Meg Saksida points out that care is needed when considering whether to deduct certain costs on the disposal of a chargeable asset.
Capital gains tax is based on the gain on the disposal of a chargeable asset, which itself is a reasonably simple calculation. One takes the cost of the asset from the proceeds, and voilà!
However, the cost that can be deducted is made up of four different components: the historical cost of the asset, any enhancement expenditure, and the incidental costs of acquisition and disposal. It is these final two components where taxpayers are often unsure of what can be included.
Incidental costs of acquisition
Incidental costs of acquisition are defined in the legislation as being only deductible to the extent that they are incurred wholly and exclusively for the purpose of the acquisition of the asset.
Examples would include the fees payable to a professional in acquiring the asset. For example, if the asset is a building, a solicitor is likely to be involved with the conveyancing, a mortgage adviser with the creation of any mortgage or a valuer or surveyor with the property structure report. There is often a commission payable by the purchaser at auction or to a purchasing agent if the buyer uses such an agent. Further professional fees may be required if an accountant or other such legal adviser is used.
The process of transferring ownership into the hands of the buyer will also sometimes have a cost. For example, for a property in (say) London, there is stamp duty land tax and for shares, stamp duty, which are both deductible. Other conveyancing charges (e.g., land registry fees) are also deductible, as are any marketing or advertising costs, such as the cost to advertise in the ‘wanted’ section of an online or paper publication.

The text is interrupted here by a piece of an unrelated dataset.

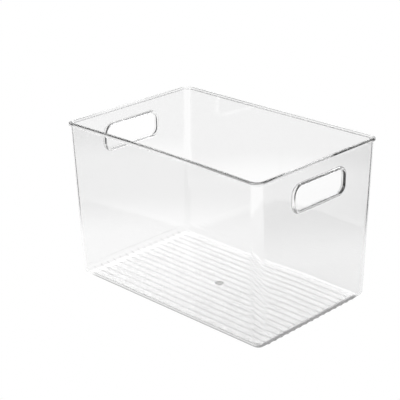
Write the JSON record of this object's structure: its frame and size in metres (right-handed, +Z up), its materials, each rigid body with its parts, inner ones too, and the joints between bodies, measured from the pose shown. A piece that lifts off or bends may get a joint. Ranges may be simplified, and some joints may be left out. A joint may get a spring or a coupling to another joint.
{
  "type": "fridge bin",
  "caption": "Clear open-topped storage bin with drafted walls, a ribbed floor, an outward rim and a collared finger slot in each short end.",
  "frame": {"origin": "on the surface that the bin stands on, under the middle of its outline", "axes": "+X along the length to the right end, +Y across the width to the back wall, +Z up"},
  "size_m": [0.305, 0.203, 0.197],
  "materials": {
    "wall": "clear, polished",
    "rim": "clear, polished",
    "collar": "clear, polished"
  },
  "bodies": {
    "root": {"floor_pan": "wall", "back_wall": "wall", "front_wall": "wall", "right_end_wall": "wall", "left_end_wall": "wall", "corner_back_right": "wall", "corner_back_left": "wall", "corner_front_left": "wall", "corner_front_right": "wall", "right_handle_collar": "collar", "left_handle_collar": "collar", "rim_bead": "rim"}
  },
  "joints": []
}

Incidental costs of disposal
On the sale of the asset, there may also be incidental costs to consider. Again, the expenditure must be wholly and exclusively incurred for the purpose of the disposal. All the expenses listed above are likewise deductible when such costs are necessarily incurred in the disposal of an asset.
If the gain arises due to the termination of a trust where the beneficiary is absolutely entitled to the trust property, any expenses on the termination can also be offset as incidental costs of disposal.
In addition, costs reasonably incurred in making an initial valuation or apportionment of the asset being sold for capital gains purposes are also deductible. However, if the initial valuation or apportionment is challenged by HMRC, any costs of the challenge or further litigation are not covered as an incidental cost of disposal.
Example: Which costs are allowable?
Janet sold her second home in Brighton in November 2023. She had nominated her first home as her main residence with HMRC. She was a hoarder, and the house was untidy, so she paid a company to come in and ‘stage’ the house for sale. This cost £1,000 a month. She moved out and rented a house in the next street at £2,500 a month and put most of her furniture in storage, which cost £300 a month. Her heating cost £400 more a month in the rented house.
The house sold after two months and Janet deducted the cost of the staging, the rental of the separate house, the storage and the extra heating as incidental costs of disposal.
However, only the staging was an allowable deduction. This was incurred ‘wholly and exclusively’ for the sale. The other expenses had additional purposes, like putting a roof over Janet’s head, keeping her warm and keeping her furniture secure. They were too far removed from the sale to be wholly and exclusively associated with the disposal.
Practical tip
Double-check that all incidental costs deducted are wholly and exclusively for the purpose of the sale or purchase of the asset and that there is no other reason they were incurred that could cause them to become unable to be offset.